PROBLEM TO WORK ON: Below are some entries. Work out how many of their lines hold the word "model", and write that number alone.

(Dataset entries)

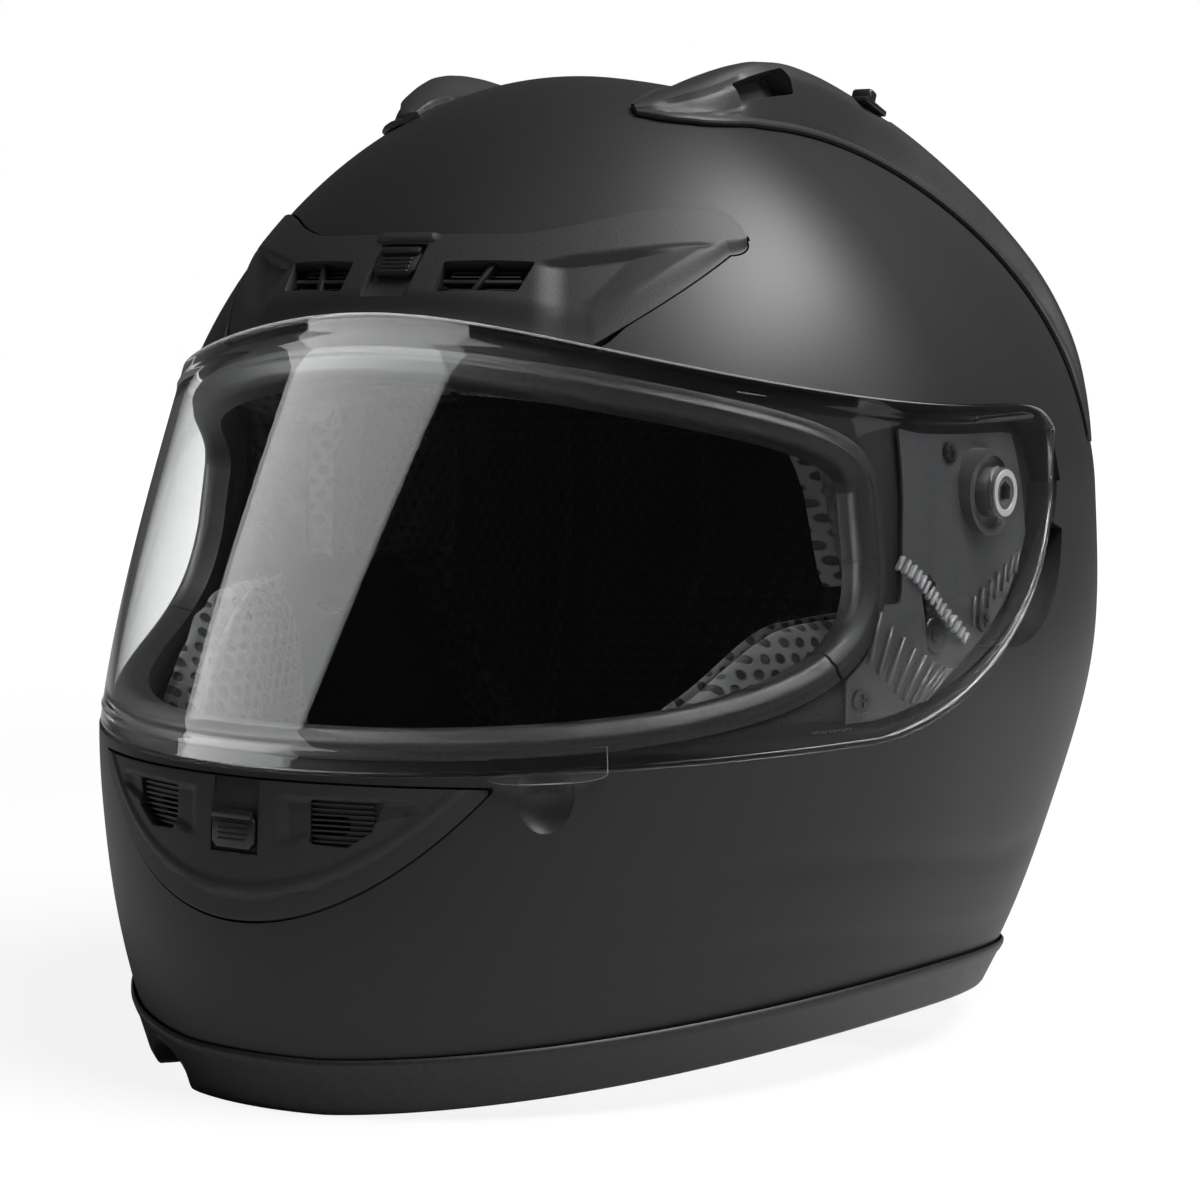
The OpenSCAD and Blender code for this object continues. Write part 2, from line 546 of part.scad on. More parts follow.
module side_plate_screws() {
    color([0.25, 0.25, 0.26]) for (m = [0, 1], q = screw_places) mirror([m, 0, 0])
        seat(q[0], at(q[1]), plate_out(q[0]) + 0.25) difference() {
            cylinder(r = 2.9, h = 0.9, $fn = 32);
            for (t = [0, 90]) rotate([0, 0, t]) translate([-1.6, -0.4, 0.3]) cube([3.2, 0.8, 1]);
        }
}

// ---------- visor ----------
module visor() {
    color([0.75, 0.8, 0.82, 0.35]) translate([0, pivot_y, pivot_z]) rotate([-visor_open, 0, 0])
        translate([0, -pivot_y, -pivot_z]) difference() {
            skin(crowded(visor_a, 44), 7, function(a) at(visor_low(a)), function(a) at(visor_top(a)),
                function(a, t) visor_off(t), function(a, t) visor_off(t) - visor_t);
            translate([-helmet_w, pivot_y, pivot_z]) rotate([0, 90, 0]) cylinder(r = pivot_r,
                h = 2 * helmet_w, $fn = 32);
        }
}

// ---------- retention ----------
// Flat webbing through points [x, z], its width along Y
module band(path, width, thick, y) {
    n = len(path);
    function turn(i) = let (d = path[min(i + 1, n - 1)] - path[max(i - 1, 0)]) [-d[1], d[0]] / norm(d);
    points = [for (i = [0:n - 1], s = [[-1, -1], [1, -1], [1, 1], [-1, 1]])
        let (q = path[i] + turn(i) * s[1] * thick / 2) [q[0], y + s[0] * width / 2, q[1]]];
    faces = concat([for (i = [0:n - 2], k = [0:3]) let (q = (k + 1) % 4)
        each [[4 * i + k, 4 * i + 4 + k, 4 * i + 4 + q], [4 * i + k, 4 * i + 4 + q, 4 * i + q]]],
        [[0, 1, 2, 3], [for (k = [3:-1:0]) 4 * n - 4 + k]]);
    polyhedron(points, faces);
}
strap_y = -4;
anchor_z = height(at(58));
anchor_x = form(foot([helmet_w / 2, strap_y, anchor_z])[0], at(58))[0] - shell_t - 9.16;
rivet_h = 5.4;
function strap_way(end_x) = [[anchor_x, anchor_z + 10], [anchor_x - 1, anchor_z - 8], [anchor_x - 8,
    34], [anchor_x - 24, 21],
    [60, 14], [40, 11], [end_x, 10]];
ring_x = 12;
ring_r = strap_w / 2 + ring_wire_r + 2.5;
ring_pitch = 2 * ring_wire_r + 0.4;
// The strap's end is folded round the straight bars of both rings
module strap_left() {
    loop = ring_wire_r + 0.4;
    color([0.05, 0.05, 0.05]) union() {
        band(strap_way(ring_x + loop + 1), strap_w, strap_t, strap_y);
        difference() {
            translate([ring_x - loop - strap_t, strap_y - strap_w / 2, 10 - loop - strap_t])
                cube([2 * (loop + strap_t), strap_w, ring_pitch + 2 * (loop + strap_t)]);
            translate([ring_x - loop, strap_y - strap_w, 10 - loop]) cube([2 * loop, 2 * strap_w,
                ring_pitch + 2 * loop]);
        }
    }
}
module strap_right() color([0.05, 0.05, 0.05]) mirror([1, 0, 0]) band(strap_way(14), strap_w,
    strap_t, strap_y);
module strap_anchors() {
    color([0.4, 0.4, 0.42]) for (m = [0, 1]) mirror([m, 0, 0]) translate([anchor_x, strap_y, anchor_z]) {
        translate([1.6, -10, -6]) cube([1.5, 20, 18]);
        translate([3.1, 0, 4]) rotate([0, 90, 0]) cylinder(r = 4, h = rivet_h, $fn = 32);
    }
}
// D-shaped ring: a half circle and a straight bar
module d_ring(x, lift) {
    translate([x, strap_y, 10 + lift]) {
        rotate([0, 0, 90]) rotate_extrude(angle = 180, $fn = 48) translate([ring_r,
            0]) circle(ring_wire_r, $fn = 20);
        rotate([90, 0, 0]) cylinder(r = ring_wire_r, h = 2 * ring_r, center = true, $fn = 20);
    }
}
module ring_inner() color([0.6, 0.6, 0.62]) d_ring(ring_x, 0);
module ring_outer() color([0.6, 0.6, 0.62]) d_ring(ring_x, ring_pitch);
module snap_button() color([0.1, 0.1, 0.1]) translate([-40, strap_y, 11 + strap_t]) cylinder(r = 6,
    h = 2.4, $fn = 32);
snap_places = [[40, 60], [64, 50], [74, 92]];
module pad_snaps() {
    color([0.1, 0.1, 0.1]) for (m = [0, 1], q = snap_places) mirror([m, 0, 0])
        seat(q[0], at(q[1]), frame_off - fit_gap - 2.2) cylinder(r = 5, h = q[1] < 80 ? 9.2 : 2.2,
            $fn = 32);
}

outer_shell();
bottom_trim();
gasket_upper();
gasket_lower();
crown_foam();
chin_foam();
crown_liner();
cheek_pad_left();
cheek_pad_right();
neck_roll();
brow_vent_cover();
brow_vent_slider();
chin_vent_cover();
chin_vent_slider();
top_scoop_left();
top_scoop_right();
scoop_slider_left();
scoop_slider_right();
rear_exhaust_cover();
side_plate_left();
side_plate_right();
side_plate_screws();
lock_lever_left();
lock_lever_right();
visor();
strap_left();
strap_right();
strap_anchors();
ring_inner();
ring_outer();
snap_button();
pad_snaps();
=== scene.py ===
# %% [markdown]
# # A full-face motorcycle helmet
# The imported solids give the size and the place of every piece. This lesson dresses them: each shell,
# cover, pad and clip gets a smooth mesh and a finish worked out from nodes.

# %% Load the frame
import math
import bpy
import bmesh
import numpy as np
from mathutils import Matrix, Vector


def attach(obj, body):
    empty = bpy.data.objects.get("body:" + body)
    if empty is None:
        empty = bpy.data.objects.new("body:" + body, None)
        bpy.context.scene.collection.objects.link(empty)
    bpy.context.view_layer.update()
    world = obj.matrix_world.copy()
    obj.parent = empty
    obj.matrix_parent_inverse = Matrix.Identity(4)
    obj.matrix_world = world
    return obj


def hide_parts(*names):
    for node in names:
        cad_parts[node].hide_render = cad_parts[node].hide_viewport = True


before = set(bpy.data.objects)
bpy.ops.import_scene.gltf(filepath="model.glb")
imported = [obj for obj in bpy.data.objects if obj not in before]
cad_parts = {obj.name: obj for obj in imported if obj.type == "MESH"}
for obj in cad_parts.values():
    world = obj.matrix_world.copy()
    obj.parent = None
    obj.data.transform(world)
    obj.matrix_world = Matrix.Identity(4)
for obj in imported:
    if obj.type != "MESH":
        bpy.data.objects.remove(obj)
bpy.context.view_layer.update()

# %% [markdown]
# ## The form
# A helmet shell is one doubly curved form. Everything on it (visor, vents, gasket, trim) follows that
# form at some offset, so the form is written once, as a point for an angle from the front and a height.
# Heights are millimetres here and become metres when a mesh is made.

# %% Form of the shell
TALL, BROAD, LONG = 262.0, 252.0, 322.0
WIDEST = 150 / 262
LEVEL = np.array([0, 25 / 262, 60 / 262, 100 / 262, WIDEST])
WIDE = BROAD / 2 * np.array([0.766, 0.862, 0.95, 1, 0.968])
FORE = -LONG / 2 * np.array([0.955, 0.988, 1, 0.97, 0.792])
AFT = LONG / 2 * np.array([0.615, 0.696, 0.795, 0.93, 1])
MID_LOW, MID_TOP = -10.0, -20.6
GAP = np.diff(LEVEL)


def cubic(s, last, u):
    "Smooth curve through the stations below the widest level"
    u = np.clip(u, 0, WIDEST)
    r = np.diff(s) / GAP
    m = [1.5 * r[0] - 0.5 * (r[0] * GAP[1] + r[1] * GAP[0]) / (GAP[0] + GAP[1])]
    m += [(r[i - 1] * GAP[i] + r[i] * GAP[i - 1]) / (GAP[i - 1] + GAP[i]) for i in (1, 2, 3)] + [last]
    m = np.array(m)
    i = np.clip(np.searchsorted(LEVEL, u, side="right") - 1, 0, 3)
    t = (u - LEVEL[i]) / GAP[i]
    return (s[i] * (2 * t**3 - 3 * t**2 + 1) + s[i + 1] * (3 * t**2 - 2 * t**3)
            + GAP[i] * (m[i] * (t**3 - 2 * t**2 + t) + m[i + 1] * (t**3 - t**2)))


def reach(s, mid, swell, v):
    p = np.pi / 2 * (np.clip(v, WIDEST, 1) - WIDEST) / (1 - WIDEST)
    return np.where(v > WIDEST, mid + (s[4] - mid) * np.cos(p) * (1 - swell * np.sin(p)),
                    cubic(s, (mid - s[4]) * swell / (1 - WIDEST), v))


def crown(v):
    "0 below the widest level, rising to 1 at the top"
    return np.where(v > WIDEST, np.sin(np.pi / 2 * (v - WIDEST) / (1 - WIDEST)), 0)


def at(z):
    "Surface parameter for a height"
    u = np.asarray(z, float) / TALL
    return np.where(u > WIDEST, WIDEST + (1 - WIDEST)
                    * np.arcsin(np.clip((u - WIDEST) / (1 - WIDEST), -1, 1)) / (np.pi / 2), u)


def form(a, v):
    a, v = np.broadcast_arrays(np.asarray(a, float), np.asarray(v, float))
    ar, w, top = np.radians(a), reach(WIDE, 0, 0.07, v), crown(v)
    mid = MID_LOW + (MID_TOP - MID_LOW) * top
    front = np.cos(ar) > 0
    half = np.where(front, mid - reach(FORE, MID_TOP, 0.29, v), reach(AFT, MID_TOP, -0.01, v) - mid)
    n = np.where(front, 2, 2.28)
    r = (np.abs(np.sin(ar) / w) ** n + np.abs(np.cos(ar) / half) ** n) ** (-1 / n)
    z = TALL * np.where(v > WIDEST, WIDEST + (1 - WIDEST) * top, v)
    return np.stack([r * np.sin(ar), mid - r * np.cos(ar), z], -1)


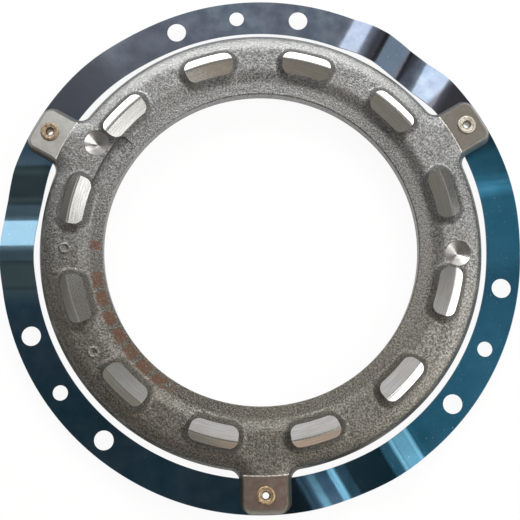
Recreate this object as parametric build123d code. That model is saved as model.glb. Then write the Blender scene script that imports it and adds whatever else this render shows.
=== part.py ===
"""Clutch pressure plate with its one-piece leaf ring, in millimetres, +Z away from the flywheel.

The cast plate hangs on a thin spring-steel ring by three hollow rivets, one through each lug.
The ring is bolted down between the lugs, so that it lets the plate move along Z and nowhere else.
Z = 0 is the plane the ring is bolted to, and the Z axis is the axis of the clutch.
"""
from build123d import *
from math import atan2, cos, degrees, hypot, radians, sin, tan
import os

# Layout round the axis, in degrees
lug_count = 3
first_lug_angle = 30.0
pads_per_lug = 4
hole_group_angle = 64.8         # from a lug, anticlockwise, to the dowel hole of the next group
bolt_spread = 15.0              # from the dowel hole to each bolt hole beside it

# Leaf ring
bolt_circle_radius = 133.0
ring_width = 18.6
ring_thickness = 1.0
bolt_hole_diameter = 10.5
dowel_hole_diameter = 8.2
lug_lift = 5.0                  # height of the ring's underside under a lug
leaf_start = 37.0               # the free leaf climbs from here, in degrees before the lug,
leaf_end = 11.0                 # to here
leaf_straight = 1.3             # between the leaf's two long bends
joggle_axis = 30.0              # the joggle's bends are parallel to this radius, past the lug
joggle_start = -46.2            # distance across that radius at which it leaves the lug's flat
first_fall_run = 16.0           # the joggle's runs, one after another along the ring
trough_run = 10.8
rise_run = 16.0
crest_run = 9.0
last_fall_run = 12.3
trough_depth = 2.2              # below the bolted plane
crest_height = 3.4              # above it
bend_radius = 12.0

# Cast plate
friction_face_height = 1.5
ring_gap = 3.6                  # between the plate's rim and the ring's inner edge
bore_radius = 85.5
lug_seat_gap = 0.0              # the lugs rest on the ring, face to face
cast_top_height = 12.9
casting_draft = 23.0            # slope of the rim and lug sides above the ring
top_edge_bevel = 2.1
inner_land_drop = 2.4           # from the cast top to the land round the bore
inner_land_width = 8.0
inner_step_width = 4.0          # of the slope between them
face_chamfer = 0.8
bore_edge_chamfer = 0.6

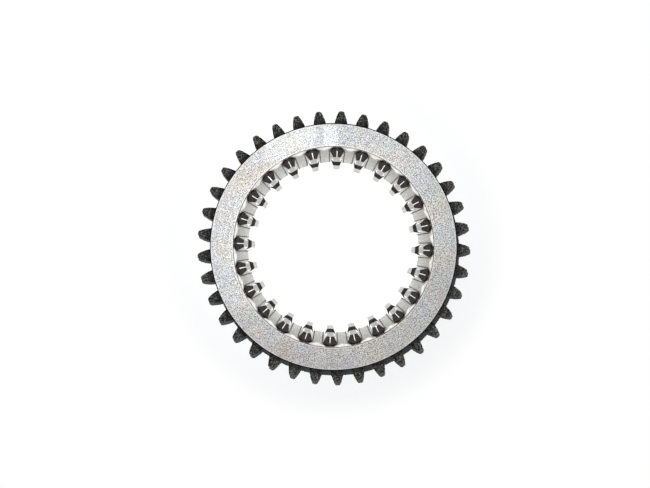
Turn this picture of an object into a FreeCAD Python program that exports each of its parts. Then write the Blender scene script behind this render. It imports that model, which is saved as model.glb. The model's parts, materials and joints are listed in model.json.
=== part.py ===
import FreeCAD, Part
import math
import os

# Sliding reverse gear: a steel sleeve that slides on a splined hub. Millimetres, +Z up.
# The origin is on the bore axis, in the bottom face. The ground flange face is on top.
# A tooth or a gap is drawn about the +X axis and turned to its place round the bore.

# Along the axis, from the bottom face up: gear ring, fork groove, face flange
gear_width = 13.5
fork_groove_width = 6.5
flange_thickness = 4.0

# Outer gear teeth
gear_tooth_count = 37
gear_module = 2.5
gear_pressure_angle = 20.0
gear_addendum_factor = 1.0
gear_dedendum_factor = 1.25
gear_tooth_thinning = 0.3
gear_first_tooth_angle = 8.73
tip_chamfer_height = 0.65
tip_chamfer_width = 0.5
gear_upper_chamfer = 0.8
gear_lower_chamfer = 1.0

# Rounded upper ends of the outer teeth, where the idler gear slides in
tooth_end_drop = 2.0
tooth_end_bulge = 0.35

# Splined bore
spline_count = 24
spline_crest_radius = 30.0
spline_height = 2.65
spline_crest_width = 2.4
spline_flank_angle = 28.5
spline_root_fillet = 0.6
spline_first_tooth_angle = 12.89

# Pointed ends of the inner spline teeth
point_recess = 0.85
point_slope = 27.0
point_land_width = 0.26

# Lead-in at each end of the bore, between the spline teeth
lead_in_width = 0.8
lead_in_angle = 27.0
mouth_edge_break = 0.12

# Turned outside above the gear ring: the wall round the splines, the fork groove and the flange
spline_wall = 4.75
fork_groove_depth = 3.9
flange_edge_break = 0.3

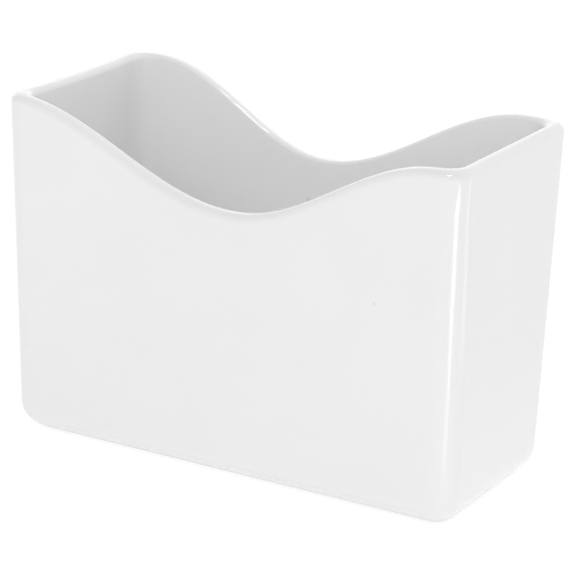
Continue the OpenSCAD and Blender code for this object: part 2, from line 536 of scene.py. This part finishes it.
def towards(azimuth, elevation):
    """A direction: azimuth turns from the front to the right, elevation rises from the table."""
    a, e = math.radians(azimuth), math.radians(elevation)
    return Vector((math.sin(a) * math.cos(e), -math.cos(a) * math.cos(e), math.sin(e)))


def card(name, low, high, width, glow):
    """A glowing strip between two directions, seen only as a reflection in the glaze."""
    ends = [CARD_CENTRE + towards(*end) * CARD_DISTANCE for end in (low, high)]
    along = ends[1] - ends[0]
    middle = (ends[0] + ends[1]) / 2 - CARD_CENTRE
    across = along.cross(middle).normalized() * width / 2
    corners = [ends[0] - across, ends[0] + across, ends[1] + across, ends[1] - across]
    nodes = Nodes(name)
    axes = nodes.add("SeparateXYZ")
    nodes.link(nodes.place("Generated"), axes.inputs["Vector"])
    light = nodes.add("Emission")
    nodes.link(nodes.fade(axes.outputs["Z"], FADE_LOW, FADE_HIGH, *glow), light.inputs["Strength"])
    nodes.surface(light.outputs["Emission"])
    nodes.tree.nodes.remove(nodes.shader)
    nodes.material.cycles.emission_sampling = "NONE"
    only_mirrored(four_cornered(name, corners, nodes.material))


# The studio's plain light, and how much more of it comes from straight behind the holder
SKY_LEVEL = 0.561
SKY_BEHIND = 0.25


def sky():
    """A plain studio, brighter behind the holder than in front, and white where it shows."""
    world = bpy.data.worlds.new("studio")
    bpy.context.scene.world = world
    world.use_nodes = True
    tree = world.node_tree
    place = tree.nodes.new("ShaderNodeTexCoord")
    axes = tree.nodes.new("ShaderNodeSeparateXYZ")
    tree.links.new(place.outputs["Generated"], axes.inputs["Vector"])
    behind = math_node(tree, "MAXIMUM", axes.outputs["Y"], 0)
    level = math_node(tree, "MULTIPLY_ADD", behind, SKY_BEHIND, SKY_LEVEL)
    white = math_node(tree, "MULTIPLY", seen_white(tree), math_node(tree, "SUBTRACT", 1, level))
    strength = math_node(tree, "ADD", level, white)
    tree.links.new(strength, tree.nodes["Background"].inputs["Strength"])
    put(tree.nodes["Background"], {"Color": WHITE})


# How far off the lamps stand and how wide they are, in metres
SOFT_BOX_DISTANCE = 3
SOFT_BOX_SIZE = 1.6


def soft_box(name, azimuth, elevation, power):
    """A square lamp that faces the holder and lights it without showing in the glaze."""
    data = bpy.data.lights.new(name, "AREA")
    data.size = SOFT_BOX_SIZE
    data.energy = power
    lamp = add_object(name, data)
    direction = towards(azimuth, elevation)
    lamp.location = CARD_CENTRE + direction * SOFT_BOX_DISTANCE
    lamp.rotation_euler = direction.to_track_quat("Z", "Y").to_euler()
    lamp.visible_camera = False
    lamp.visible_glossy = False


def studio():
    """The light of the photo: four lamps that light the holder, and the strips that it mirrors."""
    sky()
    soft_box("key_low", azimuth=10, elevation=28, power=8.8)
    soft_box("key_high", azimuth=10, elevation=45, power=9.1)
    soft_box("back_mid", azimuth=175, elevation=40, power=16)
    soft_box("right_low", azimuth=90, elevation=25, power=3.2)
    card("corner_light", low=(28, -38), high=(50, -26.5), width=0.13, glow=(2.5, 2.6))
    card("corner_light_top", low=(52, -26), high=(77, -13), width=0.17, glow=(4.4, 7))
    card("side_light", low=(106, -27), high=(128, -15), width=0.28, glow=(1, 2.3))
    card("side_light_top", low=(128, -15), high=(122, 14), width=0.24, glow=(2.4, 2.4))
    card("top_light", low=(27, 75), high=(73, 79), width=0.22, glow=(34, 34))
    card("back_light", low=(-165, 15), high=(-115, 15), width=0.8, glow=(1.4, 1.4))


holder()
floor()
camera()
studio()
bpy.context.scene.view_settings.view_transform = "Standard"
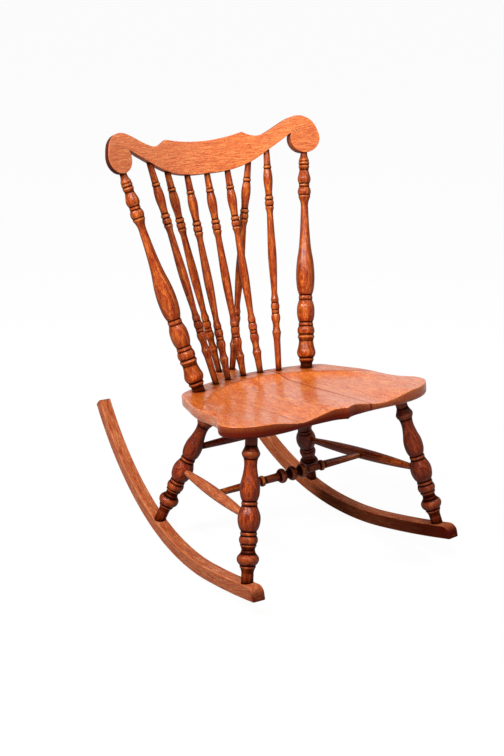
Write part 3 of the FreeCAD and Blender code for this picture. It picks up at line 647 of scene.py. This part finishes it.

TASK SOLUTION: 3